SoullessOur second submission for First Impressions comes from Crystal Collier, author of Moonless. This is the first page of SOULLESS, MAIDEN OF TIME #2, a YA historical paranormal.

Chapter 1: Predators and Prey

      Alexia’s eyes snapped open, heart thundering.

     Well, she wasn’t dead. Yet.

     Caught somewhere between annoyed and relieved, she settled on grateful—that she’d recovered enough to dream again, even if her nightmares always came true. She could still feel phantom fingers pressed at the back of her skull, crushing her face into the pillow until she ceased to breathe.

     She shuddered.

     Lace curtains scattered shadow creatures across the wood floor, twisting in a late summer breeze from the unlatched balcony door. Specters clawed at the pastel walls, up a bureau, and over a wardrobe of fashionable clothes for seventeen-seventy. Costumes. Façades. Pretensions.

     She sat up in the bed she’d used all eighteen years of her life, the down mattress soft but no longer able to resurrect the comforts it used to inspire. Like her nanny soothing away her fears. Or Father reading to her.

     Father, who slumbered at the other end of the too-empty estate.

     Father, whom she had never expected to see again.

     Father who had begged her to abandon her true heritage.

     In this very bed, she’d witnessed death after death through her night terrors. Alexia had hoped the dreams would cease for good now that she’d discovered the true extent of her gift, the ability to slow or freeze time. But wishing was futile. She’d nearly killed herself by overextending the night their enemies attacked, like using a muscle until it was destroyed, but she must be making progress in her recovery if the dreams had resumed.
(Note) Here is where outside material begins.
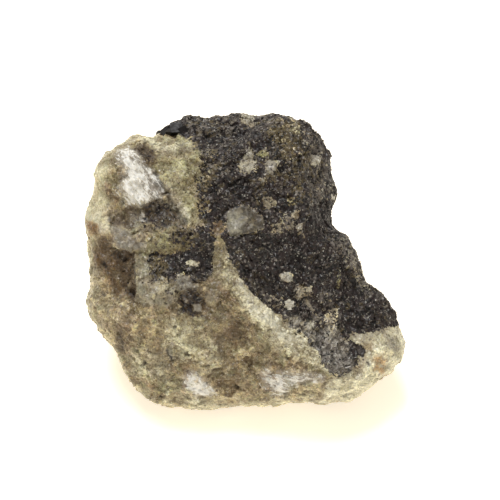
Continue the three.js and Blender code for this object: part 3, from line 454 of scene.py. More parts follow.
        (-18.5, 15.5), (-17.5, 16.5), (-15.8, 16.1), (-14.9, 14.5), (-13.4, 13.0), (-12.1, 11.8),
        (-12.0, 10.2), (-13.0, 8.8), (-14.4, 8.0), (-16.1, 7.4), (-17.6, 7.9), (-18.4, 9.7),
        (-17.7, 11.8), (-18.2, 13.7)]),
    ("bruise, upper left", 0.9, dict(bruise=1.1, ore=0.0, brown=0.0, dusk=0.0, rise=0.05), [
        (-17.9, 15.9), (-17.0, 16.4), (-15.6, 15.7), (-15.0, 14.7), (-14.4, 13.9), (-13.9, 13.2),
        (-13.2, 12.5), (-12.4, 11.8), (-12.2, 10.9), (-12.3, 9.9), (-12.8, 9.2), (-13.7, 9.0),
        (-14.3, 8.6), (-14.9, 8.2), (-15.4, 8.5), (-16.1, 8.4), (-16.6, 9.1), (-16.8, 10.2),
        (-17.0, 11.3), (-16.8, 12.5), (-16.8, 13.5), (-17.4, 14.2), (-17.8, 14.9)]),
    ("bruise, dark dashes", 0.5, dict(bruise=0.55, dusk=0.8, grey=0.5), [
        (-14.6, 13.5), (-13.1, 12.4), (-12.0, 11.0), (-12.0, 9.3), (-13.1, 8.7), (-13.8, 9.9),
        (-14.3, 11.6)]),
    ("bruise, foot", 0.95, dict(bruise=1.15, sweep=0.5, dusk=0.0, brown=0.1), [
        (-8.8, -16.8), (-7.6, -15.6), (-6.3, -16.2), (-5.4, -17.5), (-4.2, -18.7), (-5.0, -19.2),
        (-6.7, -19.0), (-7.9, -18.3)]),
    ("bruise, lower middle", 0.85, dict(bruise=0.74, brown=0.3, sweep=1.0), [
        (2.0, -15.8), (3.0, -14.8), (4.0, -16.1), (6.3, -15.6), (8.5, -15.8), (11.2, -16.4),
        (11.0, -17.0), (8.4, -17.2), (6.4, -17.9), (5.3, -19.4), (4.0, -18.9), (2.7, -17.9)]),
]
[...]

     And now she was going to die.

 I love the description of the scattered shadows created by the lace curtains as creatures and specters. The vilification of those dancing shadows in an otherwise pleasantly described room creates a wonderful contrast of light and dark. I would prefer to see the date in numerals, but you’ll have to stick to whatever format you used in Book 1. (And I’m probably wrong on that anyway. Copyeditors always want to change all the numbers in my books to words: dates, times, addresses, etc. I don’t always win on keeping them numerals.)

I think there are a decent number of reminders of what came before mixed in with what’s happening to Alexia now. I get that she is recovering from the events in the climax of the last book and that dreams of death are returning to her. It’s an unpleasant gift she’s always had, which temporarily went away while she was weak, but which has returned with her strength. Thus her mixed reaction to it. I notice fear doesn’t seem to be one of the emotions, which is interesting. Dreams of death don’t scare her anymore?

But I’m confused by the final line on the page. Did she dream of her own death this time? In which case, fear and dread ought to be the dominant emotions in this scene. Not gratitude, annoyance, or relief.

Obviously, I don’t know where you’re going with this, but my first impression is that she dreamed of her own death – and her dreams always come true – but she’s not very upset, which leaves me confused about the conflict/tension. Readers, what do you think?

Crystal, thanks for sharing your first page with us! Please check out Marcy’s critique on this same page at Mainewords. You can find Crystal at her blog, and her book Moonless here!

 We did not have a third submission for June, so I’ll see you next week on Monday!

13 Responses to First Impressions: SOULLESS

  1. Elise Fallson says:

    I remember reading this first page a while back, I liked it then and I like it now. I think Crystal does a great job hooking the reader and the questions you raise, makes me want to turn the page to find out more. I have to say, Dianne, I’m really liking your first impressions feature and I’m looking forward to reading more. 🙂

  2. Southpaw says:

    I liked it. For me, there was a sadness about it. She dreamed of her death, then remembered how things use to be good and bad, and now she knows stuff but it’s not gonna help.

  3. Julie Dao says:

    This is such a great, atmospheric opening. And I love that there’s a hook right in the second sentence, making me wonder why she would be dead, and why she thinks she might be. I also love the repetition of “Father.” There’s a poetry to it. Nice!

  4. Well check out your new threads! Liking the new site, Dianne! I still need to pick up Crystal’s book. 🙂

  5. I thought the piece had great voice. I could really hear the character.

  6. Dianne! Thank you so much for having me today. You are rocktastic and your critique is fabuloso.

  7. I really enjoyed it. The descriptions are amazing. Lol! No ‘could be better’ comments from me 😉

  8. Steven Symes says:

    I commented on Marcy’s blog as well, but I can see how you could be confused about the dream of her own death. It’s a good start to the book, but working out that detail and a few others would tighten it up just enough.

  9. Tonja says:

    I agree with what you said. And I would lose this line: “Caught somewhere between annoyed and relieved, she settled on grateful—that.” I think the sentence is stronger if it starts with the next word after “that.”

    I was confused by the character’s emotional state too – maybe better if you don’t say what her state is and let them guess based on the other things going on.

  10. Beautiful writing! And I agree with Dianne. I think the only thing that stopped me was the emotional state. I needed to see her reaction to seeing her own death. Especially if her dreams always come true! (Which by the way adds great tension!) I think that would trump the “at least I’m dreaming again” thing. Because wow, what an awful way to get her powers back (and of course makes an awesome storyline)!

    Best of luck with this!

  11. It definitely grabs you from the start!

  12. Wow, this is really an excellent start. I, too, especially appreciate the description of the shadowy images created by the lacy curtains blowing in the breeze. Nice!

    I think the third paragraph might be more powerful if the first sentence were eliminated altogether. Then after the remaining sentence, there could be something about her other nightmares coming true.

    Good stuff! I’d definitely keep reading.